Les ingénieurs au service de la compagnie avaient conçu un plan hippodamien de 88 hectares avec une place centrale sur le premier rang ouverte sur le fleuve. Mais la construction de la ville fut longue et difficile. Les premiers bâtiments en bois furent détruits par un ouragan en 1722. Contre les inondations printanières du Mississippi, il fallut élever et renforcer le talus naturel bordant le fleuve. Ces levées en terre furent achevées en 1724. Le sol demeurant marécageux, des canaux furent aussi creusés le long des rues et de petits ponts de bois installés aux carrefours. À la fin des années 1730, la place centrale était bordée au fond par l’église paroissiale, flanquée du couvent des Capucins et de la geôle avec la garde, et sur les côtés par des casernes en briques. Au terme du régime français, le parcellaire demeurait irrégulier et la totalité de la grille initiale n’était pas encore bâtie.
La population de la ville augmenta, en effet, lentement. Ses premiers habitants furent des soldats, des engagés et des prisonniers européens, ainsi que des esclaves africains en charge de sa construction. Les détenteurs de concessions sur le fleuve possédaient aussi des maisons en ville sans y résider en permanence. Mais le système des concessions s’effondra après la chute du Système de Law et la fuite du financier écossais en 1722. Les travailleurs blancs qui avaient terminé leur temps d’engagement vinrent s’installer en ville et un régime de travail libre s’y développa à côté de l’exploitation des esclaves africains dont le nombre augmenta avec l’essor de la traite. Entre 1729 et 1731, la guerre des Natchez provoqua l’arrivée en nombre de colons réfugiés à La Nouvelle-Orléans. Au sortir du conflit, la Compagnie des Indes choisit de rendre son monopole commercial à la Couronne et de cesser la traite en provenance d’Afrique, la plupart des nouveaux esclaves étant dorénavant amenée des Antilles. Dans les années 1740 et 1750, la ville, qui vivait essentiellement du commerce, continua cependant à croître. Elle connut un nouvel afflux de population après la cession de la colonie à la Grande-Bretagne et à l’Espagne à l’issue de la guerre de Sept Ans. En 1766, La Nouvelle-Orléans comportait près de 3000 habitants dont plus de 44% d’esclaves d’ascendance africaine.
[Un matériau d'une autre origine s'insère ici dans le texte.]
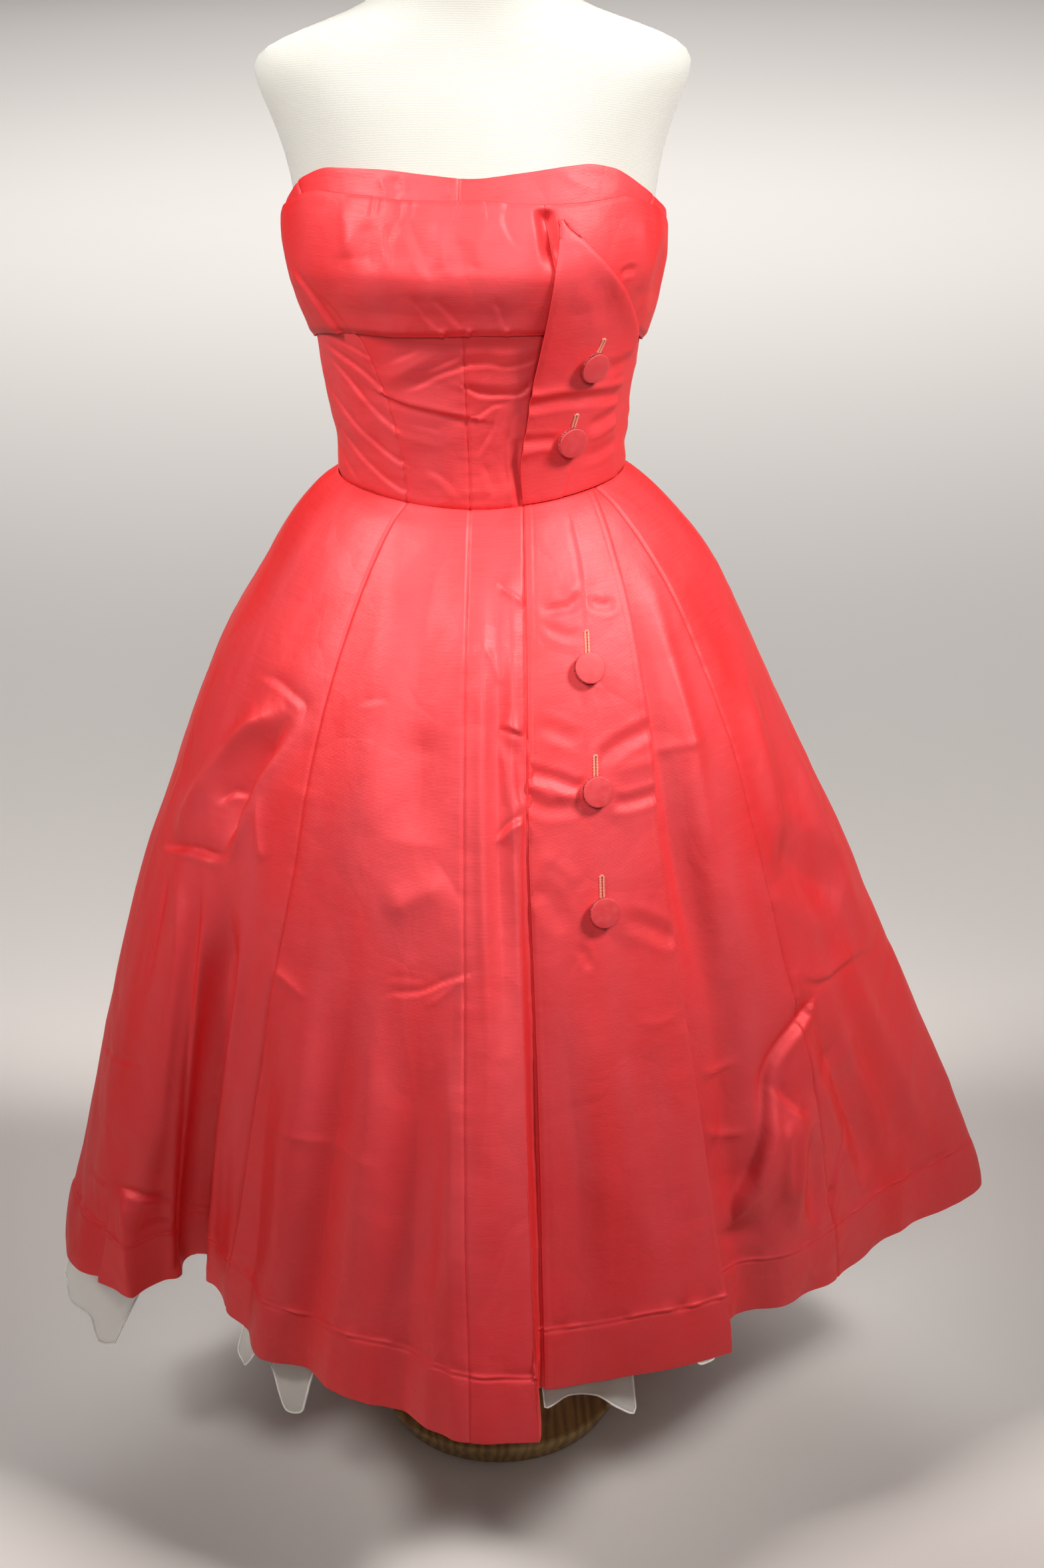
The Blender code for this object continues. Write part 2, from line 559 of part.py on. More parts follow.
def build_stand(wood, metal):
    """The turned base and the pole that carries the form."""
    turned("stand_base", ((BASE_FOOT_RADIUS - 0.002, 0.0), (BASE_FOOT_RADIUS, 0.002),
                          (BASE_RADIUS - 0.002, BASE_HEIGHT - 0.010), (BASE_RADIUS, BASE_HEIGHT - 0.006),
                          (BASE_RADIUS - 0.001, BASE_HEIGHT - 0.002), (BASE_RADIUS - 0.004, BASE_HEIGHT)),
           48, wood)
    turned("stand_pole", ((POLE_RADIUS, BASE_HEIGHT + TINY_GAP),
                          (POLE_RADIUS, WAIST_Z + FORM_BOTTOM - TINY_GAP)), 16, metal)


def build_all():
    """Clear the scene and build every piece."""
    for old in list(bpy.data.objects):
        bpy.data.objects.remove(old, do_unlink=True)
    taffeta = material("coral_taffeta", (0.83, 0.08, 0.08), 0.45)
    covered = material("covered_button", (0.60, 0.07, 0.09), 0.6)
    organza = material("ivory_organza", (0.93, 0.91, 0.84), 0.6)
    jersey = material("cream_jersey", (0.87, 0.84, 0.74), 0.9)
    wood = material("ochre_wood", (0.45, 0.27, 0.09), 0.5)
    steel = material("pole_steel", (0.6, 0.6, 0.6), 0.35, 1.0)
    build_skirt(taffeta)
    build_placket(taffeta)
    build_underskirt(organza)
    build_bodice(taffeta)
    build_cuff(taffeta)
    build_tab(taffeta)
    build_buttons(covered)
    lofted("form_torso", FORM_SECTIONS, FORM_COLUMNS, jersey)
    build_stand(wood, steel)


build_all()
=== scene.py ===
"""Strapless cocktail dress of shot taffeta on a limbless dress form: the finish of every surface.

Metres, +Z up, front towards -Y. Left and right are the wearer's, whose left is +X. Azimuths are in
degrees, 0 at the front and growing towards +X. Every cloth piece is a thin closed shell on the form
that its sewn panel takes, with its own folds, creases and seams.
"""
from __future__ import annotations

import logging
import math
from dataclasses import dataclass, field
from enum import Enum
from typing import Callable, Sequence

import bpy
import numpy as np
from mathutils import Matrix, Vector

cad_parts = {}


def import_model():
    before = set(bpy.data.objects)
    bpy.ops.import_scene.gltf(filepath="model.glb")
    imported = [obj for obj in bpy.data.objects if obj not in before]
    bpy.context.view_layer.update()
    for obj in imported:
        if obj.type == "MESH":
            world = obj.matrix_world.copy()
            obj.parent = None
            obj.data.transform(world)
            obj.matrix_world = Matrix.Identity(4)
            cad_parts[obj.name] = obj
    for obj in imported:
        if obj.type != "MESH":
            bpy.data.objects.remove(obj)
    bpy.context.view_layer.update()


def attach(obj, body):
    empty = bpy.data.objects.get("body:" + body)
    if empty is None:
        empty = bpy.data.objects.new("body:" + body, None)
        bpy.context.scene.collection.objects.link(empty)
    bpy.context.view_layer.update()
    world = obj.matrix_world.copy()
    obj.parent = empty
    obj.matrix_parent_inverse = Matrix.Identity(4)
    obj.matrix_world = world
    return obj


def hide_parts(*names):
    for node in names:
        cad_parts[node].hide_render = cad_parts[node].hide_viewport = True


LOG = logging.getLogger("dress")

Array = np.ndarray
Surface = Callable[[Array, Array], Array]
Colour = tuple[float, float, float]
Place = tuple[float, float]
Piece = bpy.types.Object
Material = bpy.types.Material
Socket = bpy.types.NodeSocket

WAIST_Z = 0.935
BODY = "root"
MILLIMETRE = 0.001
SEAM_GAP = 0.12 * MILLIMETRE


# ---------------------------------------------------------------- numbers and curves


def smooth_curve(xs: Sequence[float], ys: Sequence[float], x: Array) -> Array:
    """Monotone cubic through the points (xs, ys), read at x.

    Args:
        xs: Growing places of the points.
        ys: Their values.
        x: Where to read the curve.

    Returns:
        The curve's values, held level past both ends.
    """
    xs, ys = np.asarray(xs, float), np.asarray(ys, float)
    widths = np.diff(xs)
    chords = np.diff(ys) / widths
    slopes = np.zeros(len(xs))
    slopes[0] = chords[0]
    product, total = chords[:-1] * chords[1:], chords[:-1] + chords[1:]
    slopes[1:-1] = np.where(product > 0, 2 * product / np.where(product > 0, total, 1.0), 0.0)
    x = np.clip(x, xs[0], xs[-1])
    k = np.clip(np.searchsorted(xs, x, side="right") - 1, 0, len(xs) - 2)
    s = (x - xs[k]) / widths[k]
    near, far = slopes[k] * widths[k], slopes[k + 1] * widths[k]
    return ((1 + 2 * s) * (1 - s) ** 2 * ys[k] + s * (1 - s) ** 2 * near
            + s * s * (3 - 2 * s) * ys[k + 1] + s * s * (s - 1) * far)


def read_rows(rows: Sequence, key: str, name: str, x: Array) -> Array:
    """One named number of the rows of a table, read at x, which counts as the rows' key does."""
    return smooth_curve([getattr(row, key) for row in rows], [getattr(row, name) for row in rows], x)


def smooth_step(low: float, high: float, x: Array) -> Array:
    """From 0 at low to 1 at high, level at both ends."""
    s = np.clip((x - low) / (high - low), 0.0, 1.0)
    return s * s * (3 - 2 * s)


def polar(azimuth: Array, radius: Array, z: Array) -> Array:
    """Points at these azimuths, radii and heights round the axis."""
    turn = np.radians(azimuth)
    return np.stack(np.broadcast_arrays(radius * np.sin(turn), -radius * np.cos(turn), z), axis=-1)


def azimuth_of(points: Array) -> Array:
    """Azimuths of points round the axis."""
    return np.degrees(np.arctan2(points[..., 0], -points[..., 1]))


def waist_height(azimuth: Array) -> Array:
    """The waist seam, which dips at the front."""
    return WAIST_Z + 0.004 - 0.01 * np.maximum(0.0, np.cos(np.radians(azimuth))) ** 2


def unit(vectors: Array) -> Array:
    """The vectors with length one."""
    return vectors / np.maximum(np.linalg.norm(vectors, axis=-1, keepdims=True), 1e-12)


def scatter(cell: Array, seed: int) -> Array:
    """A number from -1 to 1 for each cell, with no pattern from one to the next."""
    mixed = (cell[..., 0] * 73856093) ^ (cell[..., 1] * 19349663) ^ (cell[..., 2] * 83492791) ^ (seed * 2654435761)
    mixed = (mixed ^ (mixed >> 13)) & 0xFFFFFFFF
    mixed = (mixed * 1274126177) & 0xFFFFFFFF
    mixed = mixed ^ (mixed >> 16)
    return (mixed & 0xFFFF) / 32767.5 - 1.0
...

Avec le temps une zone de plantations de tabac et d’indigo s’était formée en aval et en amont de la ville. Si la Louisiane française ne parvint pas à développer une économie exportatrice florissante, elle n’en adopta pas moins un système de plantation esclavagiste sur le modèle des colonies antillaises qui l’avaient précédée et avec qui elle entretenait des relations étroites. La Nouvelle-Orléans contrôlait la redistribution des esclaves amenés en Louisiane et jouaient un rôle important dans la surveillance et la discipline de la main d’œuvre servile des plantations alentours. La société urbaine elle-même fut marquée par le développement d’un esclavage racial sous l’influence domingoise. Aussi peut-on considérer La Nouvelle-Orléans comme une ville caribéenne plus que nord-américaine. C’est d’ailleurs pour protester contre l’imposition de l’Exclusif espagnol (l’obligation de commercer à l’intérieur des frontières de l’empire) et la rupture des relations commerciales avec les Antilles françaises qu’en 1768 les habitants de la capitale louisianaise organisés en milices et menés par le Conseil Supérieur se révoltèrent contre le premier gouverneur espagnol. La Couronne d'Espagne ne parvint à imposer sa souveraineté qu’en 1769.